2022-11-30 Thread Benjamin Redelings

Hi,

I've managed to code up implications and GADTs, and am now working on 
adding type families.  I've been following the OutsideIn paper, but it 
seems that GHC is not really following the same plan for the solver.  
For example, instead of replacing every type family with a metavariable, 
it only does this for occur-check failures.  It talks about "cycle 
breakers" instead of "flattening substitutions".  It creates flatting 
substitutions for both givens and wanteds (I think). And I see this note:



-- | A 'Xi'-type is one that has been fully rewritten with respect
-- to the inert set; that is, it has been rewritten by the algorithm
-- in GHC.Tc.Solver.Rewrite. (Historical note: 'Xi', for years and years,
-- meant that a type was type-family-free. It does *not* mean this
-- any more.)
type Xi = TcType


If I'm understanding correctly, the inert set is now thought of as a 
"generalized substitution" that replaces either an LHS (untouchable type 
variables or type family applications) with an RHS.
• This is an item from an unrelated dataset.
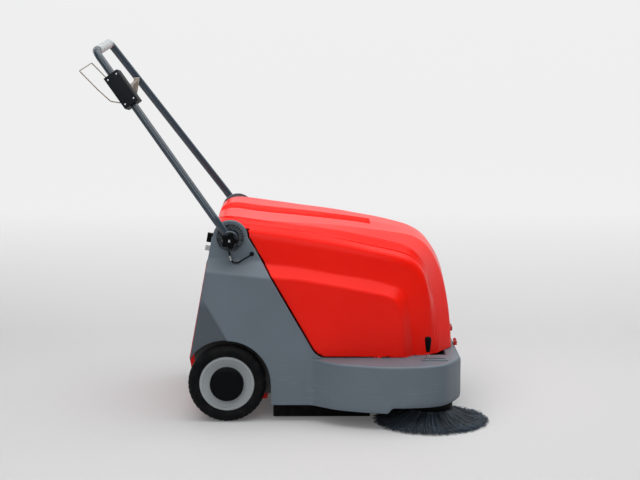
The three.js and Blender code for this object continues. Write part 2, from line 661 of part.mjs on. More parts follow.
// Dirt hopper: an open-topped bin with a scoop front towards the roller
const hopper = {
  proud: 3, cornerZ: 176, footIn: 14, heelIn: 32, bottomRear: 72, floor: 52, topDrop: 84,
  front: 122, lip: 84, frontTop: 118, wall: 4, wallTop: 300, sill: 8,
};
const hopperTop = pivotHeight - hopper.topDrop;
const hopperRearX = (z) => rearX(z) - hopper.proud;
const hopperSide = (inset) => {
  const over = inset ? overrun : 0;
  return [
    [hopperRearX(hopperTop) + inset, hopperTop + over],
    [hopperRearX(hopper.cornerZ) + inset, hopper.cornerZ],
    [rearX(hopper.cornerZ) + hopper.footIn + inset, hopper.bottomRear + inset / 2],
    [rearX(hopper.cornerZ) + hopper.heelIn, hopper.floor + inset],
    [hopper.front - hopper.sill, hopper.floor + inset],
    [hopper.front + over, hopper.lip + inset / 2],
    [hopper.front + over, hopper.wallTop - inset],
    [hopper.frontTop - inset, hopper.wallTop + hopper.sill],
    [hopper.frontTop - inset, hopperTop + over],
  ];
};
// A recess in its rear wall holds the bar that it is pulled out by
const grip = { half: 75, drop: 42, tall: 72, depth: 58, radius: 8, setIn: 2, topGap: 8 };
const gripHigh = hopperTop - grip.drop;
const gripLow = gripHigh - grip.tall;
const recessBlock = (grow) => block(
  hopperRearX(gripLow) - overrun, hopperRearX(gripLow) + grip.depth + grow,
  -grip.half - grow, grip.half + grow, gripLow - grow, gripHigh + grow,
);
add('dirt_hopper', cut(
  sidePrism(hopperSide(0), -hopperHalfWidth, hopperHalfWidth),
  cut(
    sidePrism(hopperSide(hopper.wall), hopper.wall - hopperHalfWidth, hopperHalfWidth - hopper.wall),
    recessBlock(hopper.wall),
  ),
  recessBlock(0),
), redPlastic);
const barZ = gripHigh - grip.topGap - grip.radius;
add('hopper_handle', roundY(grip.radius, fit - grip.half, grip.half - fit,
  hopperRearX(barZ) + grip.setIn + grip.radius, barZ, 20), blackPlastic);

// Filter over the hopper, fan beside it
const filter = { lowDrop: 81, topDrop: 46, half: 200, rear: -14, front: 92, frame: 8 };
const filterLow = pivotHeight - filter.lowDrop;
const filterTop = pivotHeight - filter.topDrop;
const fan = { x: 200, low: 350, high: 420, radius: 62, stem: 30 };
add('filter_panel', join(
  block(filter.rear, filter.front, -filter.half, filter.half, filterLow, filterTop),
  block(filter.rear + filter.frame, filter.front - filter.frame, -earHalfWidth + shellWall + fit,
    earHalfWidth - shellWall - fit, filterTop - filter.frame, filterTop),
), paleGrip);
add('fan_housing', join(
  roundZ(fan.radius, fan.low, fan.high, fan.x, 0, 28),
  block(fan.x - fan.stem, fan.x + fan.stem, -fan.stem, fan.stem,
    chassis.coverTop + fit, fan.low + fan.stem / 2),
), blackPlastic);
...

I guess what I'm wondering is:

(Q1) Did GHC evolve to this point starting from something fairly close 
to the OutsideIn paper?


(Q2) Is the new approach (i.e. eager type family rewriting) mostly to 
making rewriting faster?


(Q3) Does it sound reasonable to implement the approach from the 
OutsideIn paper, and than gradually transform it to look more like GHC?